I'm in the main function! dask.__version__ 2021.05.0
I'm in the main function! dask.__file__ /group/askap/athomson/miniconda3/envs/spice/lib/python3.8/site-packages/dask/__init__.py
I'm in the worker function! dask.__version__ 2021.05.0
I'm in the worker function! dask.__file__ /group/askap/athomson/miniconda3/envs/spice/lib/python3.8/site-packages/dask/__init__.py
jacobtomlinson commented 3 years ago

And distributed too? (They should be pinned but it's worth checking).

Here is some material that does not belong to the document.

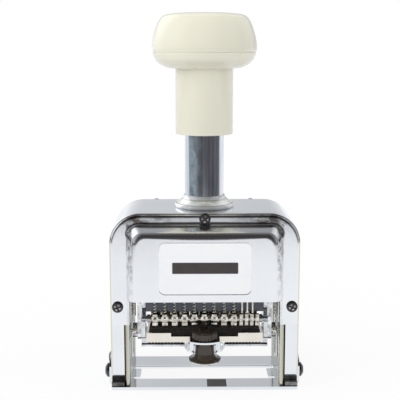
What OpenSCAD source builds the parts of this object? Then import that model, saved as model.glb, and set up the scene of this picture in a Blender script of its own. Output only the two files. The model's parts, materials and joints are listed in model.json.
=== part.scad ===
// Automatic numbering machine: a chrome arch on a base with a printing window, a
// sprung column with a mushroom handle, and a carriage with nine numbering wheels.
// Z is up, the front faces -Y, and the origin is under the middle of the base.

/* [Frame] */
// Width over the two legs
frame_w = 78; // [74:0.5:84]
// Depth of the arch, front edge to rear edge
frame_d = 36; // [36:0.5:40]
// Height of the top of the arch
frame_h = 75; // [73:0.5:80]
// Thickness of each leg
leg_t = 5.6; // [5:0.1:6]
// Thickness of the crown of the arch
crown_t = 5; // [4.6:0.1:6]
// Outer radius of the arch's corners
corner_r = 12.5; // [11:0.5:14]
// Rounding along the arch's outer edges
edge_r = 0.9; // [0.5:0.1:1.2]

/* [Base] */
// Thickness of the base plate
base_t = 1.3; // [1:0.1:1.6]
// How far the base plate reaches past the arch at the front and the rear
base_lip = 0.5; // [0:0.1:1.5]
// Width of the printing window
window_w = 61; // [58:0.5:62]
// Depth of the printing window, front to rear
window_d = 15.2; // [13:0.2:17]
// Thickness of the ears that hold the legs
ear_t = 1.3; // [1:0.1:1.6]
// Height of the ears
ear_h = 11.3; // [9.5:0.1:14]
// Length of the ears, front to rear
ear_len = 25; // [24:0.5:30]
// Thickness of the dark strips under the legs
strip_t = 1.9; // [1:0.1:2.2]

/* [Covers] */
// Thickness of the cover sheet
cover_t = 1; // [0.8:0.1:1.2]
// How far the covers stand back from the arch's outline
cover_inset = 0.9; // [0.6:0.1:1.4]
// How far the raised boxes stand out from the sheet
box_proud = 6.5; // [5:0.5:8]
// Width of the raised boxes where they leave the sheet
box_w = 63.8; // [62:0.2:65]
// Height of the lower edge of the raised boxes
box_bottom = 40; // [39:0.5:43]
// Width of the label
label_w = 37; // [28:0.5:44]
// Height of the label
label_h = 21; // [14:0.5:21.5]

/* [Column and handle] */
// Outer diameter of the column
column_d = 16.4; // [15.8:0.1:18]
// Wall of the column
column_wall = 2.2; // [1.8:0.1:2.2]
// Height of the column's collar above the arch
collar_h = 5.2; // [4:0.1:6]
// Diameter of the collar's foot
collar_d = 25; // [22:0.2:28]
// Outer diameter of the handle's neck
neck_d = 24; // [23:0.5:27]
// Largest diameter of the knob
knob_d = 43; // [38:0.5:46]
// Height of the handle, from the neck's lower edge to the top of the knob
handle_h = 49.6; // [49:0.2:56]
// Diameter of the plunger rod
rod_d = 6; // [5:0.1:6.4]

/* [Wheels] */
// Width of one wheel with its gap
wheel_pitch = 4.1; // [3.7:0.05:4.1]
// Radius of the wheels over the type
wheel_r = 11; // [10.2:0.1:11]
// Height of the wheel shaft above the table at rest
wheel_z = 35.3; // [35:0.1:36.5]
// Diameter of the wheel shaft
shaft_d = 4; // [3.6:0.1:4.4]

/* [Carriage and pad] */
// Thickness of the carriage plates and arms
plate_t = 1.6; // [1.2:0.1:1.6]
// Travel of the handle
stroke = 24; // [21:0.5:24]
// Angle that the ink pad swings forward over the whole travel
pad_swing = 90; // [82:1:90]
// Angle that the feed frame swings over the whole travel
feed_swing = 40; // [36:1:42]
// Thickness of the felt
felt_t = 2.6; // [1.6:0.1:2.8]
// Wire of the small detent springs
wire_d = 0.4; // [0.3:0.05:0.5]
// Diameter of the latch knob's lower disc
latch_d = 13.4; // [11:0.2:15]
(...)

AlecThomson commented 3 years ago

Here's a test with distributed

I'm in the main function! distributed.__version__ 2021.05.0
I'm in the main function! distributed.__file__ /group/askap/athomson/miniconda3/envs/spice/lib/python3.8/site-packages/distributed/__init__.py
I'm in the worker function! distributed.__version__ 2021.05.0
I'm in the worker function! distributed.__file__ /group/askap/athomson/miniconda3/envs/spice/lib/python3.8/site-packages/distributed/__init__.py

As small aside, I noticed I had an inconsistency in my module importing -- i.e.

import distributed

vs

from dask import distributed

I corrected to just use the former option, but the issue persists.

jacobtomlinson commented 3 years ago

I noticed I had an inconsistency in my module importing

The latter is preferred, but either will mostly be fine.

Again, I should note that this MCVE doesn't reproduce this Error which occurs in my full script.

Without a reproducer, I'm afraid this will be hard for us to track down.